MasterCard’s philanthropic arm is partnering with the nonprofit Accelerator for America to use the company’s own access to spending patterns to paint a detailed picture of what’s happening in designated zones. The corporation’s Center for Inclusive Growth is creating a “scorecard” to show consumer spending data in the census tracts at frequent time intervals, Arturo Franco, vice president at the center, said during the March conference. The specifics of what figures will be collected and how are still in development, he said.
The state of Maryland and a Cleveland-based startup called the Opportunity Exchange are working to essentially advertise designated tracts to investors through online platforms.
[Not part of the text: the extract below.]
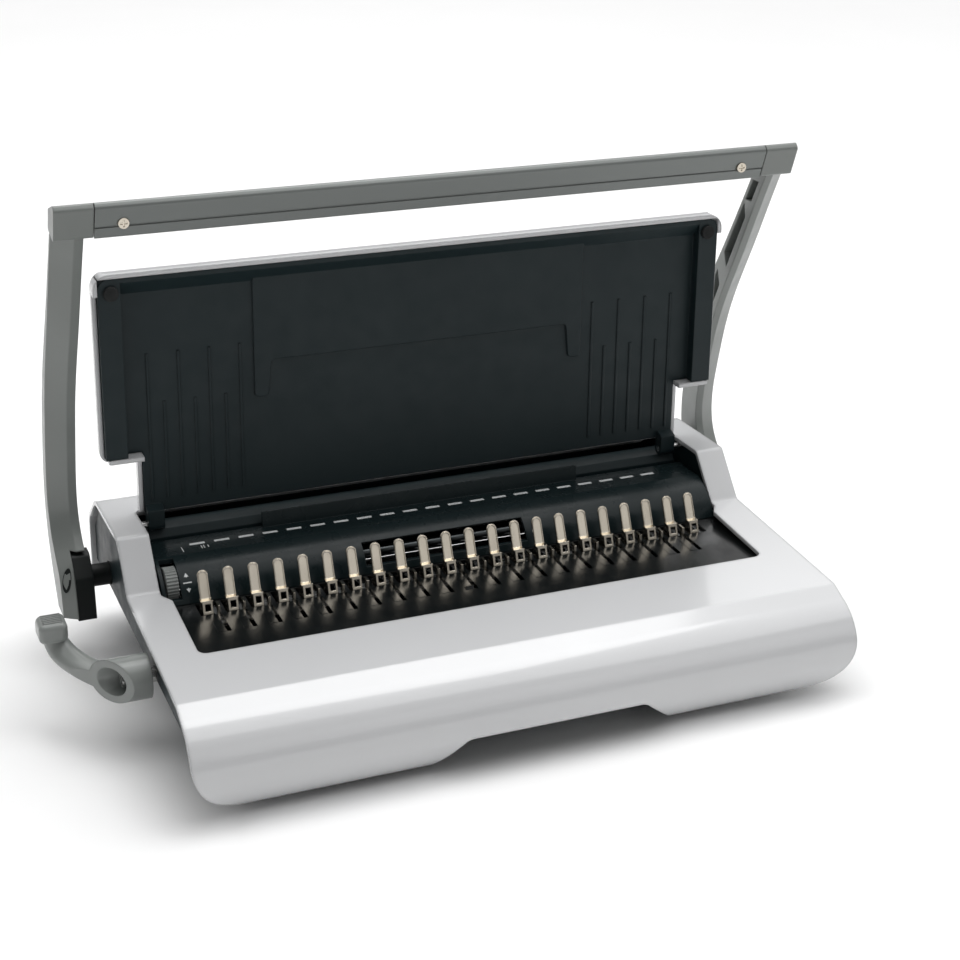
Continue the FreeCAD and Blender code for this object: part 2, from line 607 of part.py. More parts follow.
pocket(lid_cover, "low_side_rims", "XZ", both_sides(side_rim), d.lid_face_y - 1,
       d.lid_face_y + 5)
pocket(lid_cover, "low_neck_rims", "XZ",
       [box(-d.lid_half, d.lid_half, d.lid_low - 1, d.wing_low - 0.1)], d.lid_face_y - 1,
       d.lid_panel_y + 1)

panel = new_body("lid_panel")
PANEL_GAP = 0.3
face_y = d.lid_panel_y
pad(panel, "sheet", "XZ", [inset(d.lid_wall + PANEL_GAP, 0)], face_y,
    d.lid_back_y - d.lid_wall - PANEL_GAP)
wing = box(177, d.lid_half - d.lid_wall - PANEL_GAP, d.wing_low + d.lid_wall + PANEL_GAP,
           d.lid_top - d.lid_wall - PANEL_GAP)
pad(panel, "wings", "XZ", both_sides(wing), d.lid_face_y + 0.6, face_y + 0.5)
pad(panel, "brow", "YZ", [[(d.lid_face_y + 0.8, d.lid_top - 2.8),
                           (d.lid_face_y + 0.8, d.lid_top - 5.5), (face_y + 0.2, d.lid_top - 14),
                           (face_y + 0.2, d.lid_top - 2.8)]], -178, 178)
round_edges(panel, "panel_corners", 6,
            along(1, (d.lid_half - d.lid_wall - PANEL_GAP, d.lid_top - d.lid_wall - PANEL_GAP),
                  (d.lid_wall + PANEL_GAP - d.lid_half, d.lid_top - d.lid_wall - PANEL_GAP)))
bridge = [(-102, d.lid_top - 8), (-102, 150), (-94, 150), (-92, 171.5), (92, 171.5), (94, 150),
          (102, 150), (102, d.lid_top - 8)]
pad(panel, "bridge", "XZ", [bridge], face_y - 1.6, face_y + 0.5)
round_edges(panel, "bridge_corners", 2.5, along(1, *bridge[1:7]))
for side_name, sense in (("left", -1), ("right", 1)):
    for index in range(7):
        x = sense * (163 - 8.85 * index)
        top = 183 if index % 2 == 0 else 154
        pad(panel, f"{side_name}_rib_{index}", "XZ", [box(x - 0.7, x + 0.7, 95, top)],
            face_y - 0.7, face_y + 0.5)
lug = [(d.hinge_y - 4, d.hinge_z), (d.hinge_y + 4, d.hinge_z),
       (d.hinge_y + 4, d.lid_low + 5), (d.hinge_y - 4, d.lid_low + 2.7)]
pad(panel, "lugs", "YZ", [lug], -167.5, -158)
pad(panel, "lugs_right", "YZ", [lug], 158, 167.5)
for name, low, high in (("left_eye", -167.5, -158), ("right_eye", 158, 167.5)):
    pad(panel, name, "YZ", [("circle", d.hinge_y, d.hinge_z, 4)], low, high)
pocket(panel, "lug_bores", "YZ", [("circle", d.hinge_y, d.hinge_z, 2)], -170, 170)

bumpers = new_body("lid_bumpers")
pad(bumpers, "discs", "XZ", [("circle", -182.3, 222, 4.2), ("circle", 182.3, 222, 4.2)],
    d.lid_face_y - 1.6, d.lid_face_y + 0.6)
round_edges(bumpers, "bumper_edges", 0.8,
            lambda edge: abs(edge.CenterOfMass.y - d.lid_face_y.value + 1.6) < 0.01)

pins = new_body("lid_pins")
for name, low, high in (("left", -178, -158), ("right", 158, 178)):
    pad(pins, name, "YZ", [("circle", d.hinge_y, d.hinge_z, 2)], low, high)

# ----------------------------------------------------------------- chip tray
tray = new_body("chip_tray")
pad(tray, "box", "XZ", [[(-147, 9.4), (150.5, 9.4), (165.5, 26.2), (-147, 26.2)]], -12.5, 50)
pocket(tray, "inside", "XY", [box(-145, 146, -10.5, 48)], 11.4, 30)
pad(tray, "pull_lip", "XZ", [[(163.2, 23.6), (171, 23.6), (171, 26.2), (165, 26.2)]], 2, 36)

# -------------------------------------------------------------------- handle
SECTION = ((0, 0), (-6.5, 17.4), (-3.8, 20.2), (9.5, 15.5), (14, 3.5))
bar_y = d.drive_y - 57.5
bar_z = d.drive_z + d.arm_reach - 17.4
section = [(bar_y + dy, bar_z + dz) for dy, dz in SECTION]
bar = new_body("handle_bar")
pad(bar, "bar", "YZ", [section], -d.bar_half + 0.3, d.bar_half - 0.3)
round_edges(bar, "bar_edges", 2, along(0, *section[1:4]))
groove = [(bar_y - 2.9, bar_z + 6.4), (bar_y - 1.9, bar_z + 6.8), (bar_y - 1.6, bar_z + 5.9),
          (bar_y - 2.6, bar_z + 5.5)]
pocket(bar, "groove", "YZ", [groove], -197, 197)

ARM_FRONT = ((-57, 219), (-49, 204), (-40, 186), (-27, 160), (-3, 111), (8, 72), (12, 48),
             (10, 34), (0, 21), (-11, 12), (-17, 0), (-21, -17))
ARM_REAR = ((6, -17), (17, -2), (25, 12), (30, 28), (31, 48), (27, 72), (16, 111), (-10, 160),
            (-25, 186), (-35, 204), (-43, 219))


def across(table, height):
    """Y of an arm edge at a height above the handle axis, straight between points."""
    rows = sorted(table, key=lambda item: item[1])
    for (y_low, z_low), (y_high, z_high) in zip(rows, rows[1:]):
        if z_low <= height <= z_high:
            return y_low + (y_high - y_low) * (height - z_low) / (z_high - z_low)
    raise ValueError("height outside the arm")


def arm_shape(sense):
    scale = d.arm_reach.value / 235
    inner, outer = d.arm_inner.value, d.arm_outer.value
    base_y, base_z = d.drive_y.value, d.drive_z.value

    def place(point, x=inner):
        return FreeCAD.Vector(x, base_y + point[0], base_z + point[1] * scale)

    front = Part.BSplineCurve()
    front.interpolate([place(item) for item in ARM_FRONT])
    rear = Part.BSplineCurve()
    rear.interpolate([place(item) for item in ARM_REAR])
    rim = [front.toShape(), Part.makeLine(place(ARM_FRONT[-1]), place(ARM_REAR[0])),
           rear.toShape(), Part.makeLine(place(ARM_REAR[-1]), place(ARM_FRONT[0]))]
    arm = Part.Face(Part.Wire(rim)).extrude(FreeCAD.Vector(outer - inner, 0, 0))
    long_edges = [edge for edge in arm.Edges if edge.Length > 100
                  and edge.CenterOfMass.x > outer - 1]
    middle_y = sum(edge.CenterOfMass.y for edge in long_edges) / len(long_edges)
    front_edge = [edge for edge in long_edges if edge.CenterOfMass.y < middle_y]
    rear_edge = [edge for edge in long_edges if edge.CenterOfMass.y > middle_y]
    arm = arm.makeFillet(3, rear_edge).makeChamfer(7, 11, front_edge)
    for low, high, slant in ((198, 212, 0), (150, 196, 9), (112, 146, 10), (66, 106, 12)):
        corners = []
        for height, share in ((low, 0.34), (high - slant, 0.34), (high, 0.8), (low + slant, 0.8)):
            edge_front, edge_rear = across(ARM_FRONT, height), across(ARM_REAR, height)
            corners.append(place((edge_front + (edge_rear - edge_front) * share, height),
                                 inner - 1))
        hole = Part.Face(Part.makePolygon(corners + corners[:1]))
        arm = arm.cut(hole.extrude(FreeCAD.Vector(8, 0, 0)))
    seat = Part.makeBox(d.cup_outer.value - inner + 2, 60, 60,
                        FreeCAD.Vector(inner - 2, base_y - 40, base_z - 42))
    arm = arm.cut(seat)
    head = Part.Face(Part.makePolygon(
        [FreeCAD.Vector(d.bar_half.value + 0.2, number(y), number(z))
         for y, z in section + section[:1]]))
    head = head.extrude(FreeCAD.Vector(outer - d.bar_half.value - 0.2, 0, 0))
    head = head.makeFillet(1.8, [edge for edge in head.Edges
                                 if edge.Length > 10 and edge.CenterOfMass.x < outer - 1
                                 and edge.CenterOfMass.x > outer - 15])
    arm = arm.fuse(head).removeSplitter()
    if sense < 0:
        arm = arm.mirror(FreeCAD.Vector(0, 0, 0), FreeCAD.Vector(1, 0, 0))
    return arm


def fixed_shape(label, shape):
    feature = doc.addObject("Part::Feature", label)
    feature.Label = label
    placement = shape.Placement
    feature.Shape = shape
    feature.Placement = placement
    return feature


left_arm = fixed_shape("left_arm", arm_shape(-1))
right_arm = fixed_shape("right_arm", arm_shape(1))

cup = [(d.drive_y - 17, d.drive_z - 19), (d.drive_y + 6, d.drive_z - 19),
       (d.drive_y + 13, d.drive_z - 6), (d.drive_y + 13, d.drive_z + 8),
       (d.drive_y + 6, d.drive_z + 16), (d.drive_y - 4, d.drive_z + 16),
       (d.drive_y - 14, d.drive_z + 5)]
for label, low, high in (("left_cup", -d.cup_outer, -d.arm_inner + 2.5),
                         ("right_cup", d.arm_inner - 2.5, d.cup_outer)):
    piece = new_body(label)
    pad(piece, "cup", "YZ", [cup], low, high)
    round_edges(piece, "cup_edges", 4, along(0, *cup[2:]))

bar_screws = new_body("handle_screws")
screw_z = d.drive_z + d.arm_reach - 9.5
for name, x in (("left", -181), ("right", 181)):
    head = [("circle", x, screw_z, 2.9)]
    pad(bar_screws, f"{name}_head", "XZ", head, d.drive_y - 61.8, d.drive_y - 59.4)
    pocket(bar_screws, f"{name}_drive", "XZ", [box(x - 0.45, x + 0.45, screw_z - 1.9,
                                                   screw_z + 1.9)],
           d.drive_y - 62, d.drive_y - 61.1)
    pocket(bar_screws, f"{name}_cross", "XZ", [box(x - 1.9, x + 1.9, screw_z - 0.45,
                                                   screw_z + 0.45)],
           d.drive_y - 62, d.drive_y - 61.1)
pocket(bar, "screw_seats", "XZ", [("circle", x, screw_z, 3) for x in (-181, 181)],
       d.drive_y - 70, d.drive_y - 59.3)


# ------------------------------------------------------------- lever and coil
def lever_shape():
    y0, z0 = d.lever_y.value, d.lever_z.value
    start = -d.shell_half.value - 0.6
    hub = Part.makeCylinder(12, 29, FreeCAD.Vector(start, y0, z0), FreeCAD.Vector(-1, 0, 0))
    stations = (((-204, y0 + 1, z0 - 1), 8.5, 7), ((-213.5, y0 + 13, z0 - 2), 8, 6),
                ((-220.5, y0 + 24, z0 - 1.5), 7.2, 5.6), ((-228, y0 + 37.5, z0 + 1.5), 6.8, 5.4),
                ((-232.8, y0 + 42.4, z0 + 14), 5.4, 5))
    path = [FreeCAD.Vector(*item[0]) for item in stations]
    rings = []
    for index, (centre, wide, tall) in enumerate(stations):
        before, after = path[max(index - 1, 0)], path[min(index + 1, len(path) - 1)]
        ring = Part.Wire(Part.Ellipse(FreeCAD.Vector(), wide, tall).toShape())
        ring.rotate(FreeCAD.Vector(), FreeCAD.Vector(0, 0, 1), 90)
        ring.Placement = FreeCAD.Placement(
            FreeCAD.Vector(*centre),
            FreeCAD.Rotation(FreeCAD.Vector(1, -0.4, 0), FreeCAD.Vector(0, 0, 1),
                             after - before, "ZXY"))
        rings.append(ring)
    arm = Part.makeLoft(rings, True, False)
    grip = Part.makeBox(15.5, 16.5, 11.5, FreeCAD.Vector(-240.5, y0 + 34, z0 + 8.5))
    grip = grip.makeFillet(3.5, grip.Edges)
    shape = hub.fuse(arm).fuse(grip)
    mouth = Part.makeCylinder(7.8, 30, FreeCAD.Vector(start - 9, y0, z0),
                              FreeCAD.Vector(-1, 0, 0))
    slab = Part.makeBox(60, 40, 60, FreeCAD.Vector(-60, -40, -30))
    slab.rotate(FreeCAD.Vector(), FreeCAD.Vector(0, 0, 1), -52)
    slab.translate(FreeCAD.Vector(start - 8.5, y0 - 14, z0))
    bore = Part.makeCylinder(d.lever_radius.value, 20, FreeCAD.Vector(start + 1, y0, z0),
                             FreeCAD.Vector(-1, 0, 0))
    shape = shape.cut(mouth).cut(slab).cut(bore)
    for index in range(6):
        ridge = Part.makeBox(10.5, 0.9, 1.2, FreeCAD.Vector(-238, y0 + 37 + 1.9 * index,
                                                           z0 + 19.2))
        shape = shape.fuse(ridge)
    return shape.removeSplitter()


lever = fixed_shape("comb_lever", lever_shape())


def coil_shape():
    radius, gap, turns, wire_r = d.drive_radius.value + 2.2, 3, 6, 0.8
    helix = Part.makeHelix(gap, gap * turns, radius)
    ring = Part.Wire(Part.Circle(FreeCAD.Vector(radius, 0, 0), FreeCAD.Vector(0, 1, 0),
                                 wire_r).toShape())
    coil = Part.Wire(helix).makePipeShell([ring], True, True)
    coil.rotate(FreeCAD.Vector(), FreeCAD.Vector(0, 1, 0), 90)
    coil.translate(FreeCAD.Vector(104, d.drive_y.value, d.drive_z.value))
    return coil


coil = fixed_shape("handle_spring", coil_shape())

# -------------------------------------------------------------- check, export
doc.recompute()
pieces = [item for item in doc.Objects
          if item.TypeId == "PartDesign::Body" or item.TypeId == "Part::Feature"]
for item in doc.Objects:
    if "Invalid" in item.State or "Error" in item.State:
        raise ValueError(f"{item.Label} did not recompute: {item.State}")
os.makedirs("parts", exist_ok=True)
for item in pieces:
    if item.Shape.isNull() or not item.Shape.isValid() or not item.Shape.Solids:
        raise ValueError(f"{item.Label} has no valid solid")
    item.Shape.exportStep(f"parts/{item.Label}.step")
    print(f"{item.Label}: {len(item.Shape.Solids)} solids, {item.Shape.Volume / 1000:.1f} cm3")
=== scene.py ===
import math

import bmesh
import bpy
from mathutils import Matrix, Vector
from mathutils.bvhtree import BVHTree


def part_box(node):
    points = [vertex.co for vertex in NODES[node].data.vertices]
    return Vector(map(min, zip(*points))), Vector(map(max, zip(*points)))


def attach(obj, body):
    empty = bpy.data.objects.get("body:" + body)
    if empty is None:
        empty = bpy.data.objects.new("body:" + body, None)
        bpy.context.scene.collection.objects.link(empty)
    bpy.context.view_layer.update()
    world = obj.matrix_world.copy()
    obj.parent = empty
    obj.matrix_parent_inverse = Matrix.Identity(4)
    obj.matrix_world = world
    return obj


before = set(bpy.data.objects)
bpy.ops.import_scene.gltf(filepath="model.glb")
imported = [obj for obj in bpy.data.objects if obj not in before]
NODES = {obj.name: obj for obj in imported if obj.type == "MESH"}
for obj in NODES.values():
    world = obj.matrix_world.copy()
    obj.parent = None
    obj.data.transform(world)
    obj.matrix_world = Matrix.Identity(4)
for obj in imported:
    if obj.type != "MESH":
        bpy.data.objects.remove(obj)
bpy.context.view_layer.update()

# Looks of the comb binding machine: materials, printed marks and small formed details.
# Metres, in the CAD frame: X right, Y back, Z up.

MM = 0.001
TINES = 22
COMB_PITCH = 14.2875 * MM
FIRST_TINE = -COMB_PITCH * (TINES - 1) / 2


# ------------------------------------------------------------------ materials
def link(tree, start, end):
    tree.links.new(start, end)


NOISE_LOW, NOISE_HIGH = 0.3, 0.7     # where nearly all of a noise texture's values lie
TONE_LOW, TONE_HIGH = 0.32, 0.68
COAT_ROUGHNESS = 0.08
WEAR_FINER = 7                       # the gloss varies this much finer than the colour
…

Neither Maryland’s platform nor Opportunity Exchange has a disclosure requirement for investors who participate, but Opportunity Exchange founder Peter Truog said that if his exchange gains enough traction nationwide, it will serve as a useful sample for studying projects.
“That’s the ideal world we hope to build toward,” said Truog, another contributor to USIIA’s framework. “I’m optimistic that we’ll have a critical mass.”
No State Control
Maryland’s legislature has introduced bills (S.B. 756, H.B. 1162, and S.B. 174) that would impose some reporting requirements on funds and the state government by extending existing state incentives to businesses located in or expanding in opportunity zones and the establishment of a state fund to further entice investors, and it’s not the only state to make such proposals.
Jana Persky, Colorado’s Opportunity Zone Program director, said that plenty of state incentives that can be paired with the federal tax breaks require applications and reporting that could be useful for keeping track of opportunity zone developments at the state level. But outside of that, she said, state governments are pretty limited.
“We don’t have any approval process or ability to stop a project,” Persky said, noting that while they have state-level ramifications, the tax breaks are federal ones. “We don’t control any of the money.”